Le particelle della fase liquida, in quanto legate elettricamente alla massa delle particelle circostanti, hanno energia potenziale negativa. Ciò significa che sono in una 'buca di potenziale' dalla quale possono uscire solo se la loro energia cinetica supera il valore assoluto dell'energia potenziale. L'energia cinetica media è proporzionale alla temperatura assoluta ed è, nella fase liquida, minore del valore assoluto dell'energia potenziale. La maggioranza delle particelle non può così abbandonare la massa del liquido.
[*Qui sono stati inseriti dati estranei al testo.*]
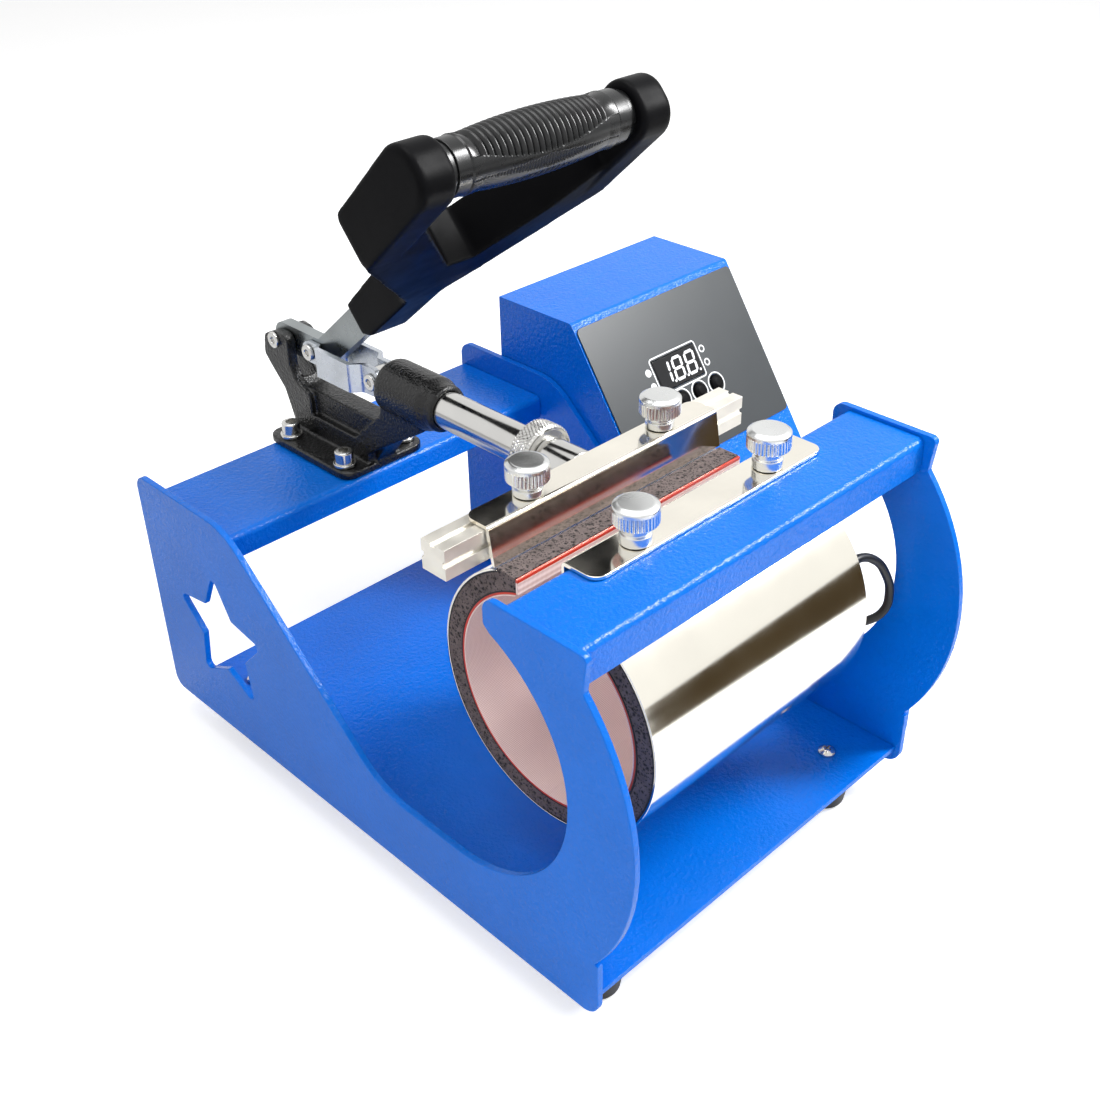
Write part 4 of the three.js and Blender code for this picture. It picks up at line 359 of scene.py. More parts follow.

Ma il fatto che l'energia cinetica media abbia un certo valor medio implica che una certa quota di particelle deve avere un'energia cinetica superiore alla media e tra queste alcune avranno energia cinetica superiore al valore assoluto dell'energia potenziale e, se sono prossime alla superficie libera, potranno uscire dalla buca, cioè passare alla fase aeriforme.

Questa modalità di vaporizzazione è detta evaporazione.

Se il volume che delimita le due fasi è molto grande e le particelle passate alla fase di vapore vengono allontanate dalla superficie libera si può avere la completa evaporazione del liquido.

Se il volume che delimita le due fasi è chiuso o comunque le particelle in fase di vapore non sono allontanate dalla superficie libera del liquido, alcune delle particelle di vapore che si trovino in prossimità della superficie libera potranno avere energia cinetica minore del valore assoluto dell'energia potenziale e ricadere nella buca, cioè tornare alla fase legata liquida.

Dopo un certo tempo questi due processi si equilibrano e le due fasi sono compresenti in proporzioni costanti. In questo stato di equilibrio il vapore è saturo e l'evaporazione non fornisce più contributi alla vaporizzazione.

Quando il vapore è saturo e si fornisce calore al sistema, la vaporizzazione avviene all'interno di tutta la massa liquida, cioè in tutto il volume occupato dal liquido ci sono particelle che passano allo stato di vapore, formando bollicine di gas che esercita pressione contro il liquido circostante. Ma se la pressione del liquido è maggiore della pressione di vapor saturo, queste bollicine sono schiacciate, implodono, e il gas in esse contenuto ritorna in fase liquida e l'energia delle particelle contenute in esse contribuisce a riscaldare il liquido.

Quando invece la pressione del vapor saturo nelle bollicine uguaglia la pressione del liquido circostante esse permangono, per il principio di Archimede salgono alla superficie e il gas in esse contenuto permane nello stato aeriforme. In questo caso si ha l'ebollizione del liquido.

Quindi la vaporizzazione per ebollizione può avvenire solo se la pressione del vapor saturo uguaglia o supera la pressione del liquido circostante. E dato che la pressione del liquido, per profondità non troppo elevate, coincide con la pressione sulla superficie libera dello stesso, si ha ebollizione solo quando la pressione di vapor saturo eguaglia la pressione sulla superficie libera.

Se la superficie libera è a contatto con l'atmosfera, si ha ebollizione solo quando la pressione di vapor saturo eguaglia la pressione atmosferica. Se la pressione esterna è esattamente di una atmosfera, la temperatura alla quale la pressione di vapor saturo dell'acqua è quella che è stata fissata in 100°C, ma se le pressione esterna è minore, la temperatura di ebollizione dell'acqua cala.

Viceversa, se si scalda acqua in un recipiente chiuso, il vapore che si forma esercita sulla superficie libera una pressione tanto maggiore, quanto maggiore è la sua temperatura (legge delle isocore) per cui occorrerà una temperatura maggiore perché le bollicine di vapore all'interno della massa liquida non implodano e si abbia quindi l'ebollizione. Questo è, ad esempio, il principio in base al quale funzionano le pentole a pressione.